Había dos personas jóvenes sentadas en los asientos reservados, que nos miraron y apartaron la vista cuando les devolví la mirada.

La verdad es que me preocupaba que mi marido no pudiera sentarse con la niña, porque es una situación peligrosa para ambos. En ese momento, dos señoras mayores nos llamaron para dejarnos ambos asientos. Yo les agradecí que nos dejaran uno para mi marido, pero les pedí que se quedaran el otro. Insistieron y, al final, nos sentamos muy agradecidos.

Ni que decir tiene que había varias personas mucho más jóvenes sentadas en otros tantos asientos que ni se inmutaron.

Mi conclusión es que la gente no tiene modales. Sólo las personas mayores y algunos inmigrantes (y depende mucho de los países de origen) se dignan a ceder un asiento. ¿Los peores? Los jóvenes.

¿Qué educación y valores estamos transmitiendo para que la gente sea cada vez más egoísta y pase de todos los demás? ¿Por qué sólo vemos nuestros derechos y somos tan insolidarios con los demás?
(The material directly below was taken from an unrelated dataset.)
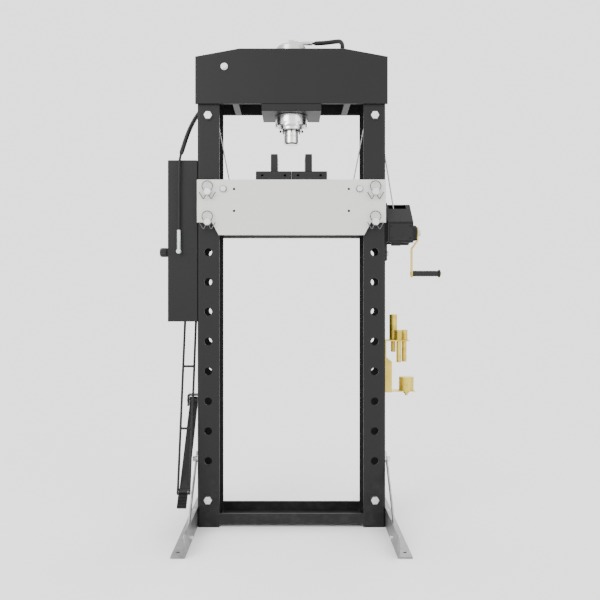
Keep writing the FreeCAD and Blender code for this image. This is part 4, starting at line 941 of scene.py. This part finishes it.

Espero saber transmitir a mis pequeñajas los valores que a mí me enseñaron mis padres porque, igual puedo ir empanada en un medio de transporte en un momento dado, pero a mí me hacían levantarme para ceder el asiento a una persona que lo necesitara o con quien tenía sentido tener una deferencia; y es lo que quiero hacer con mis hijas.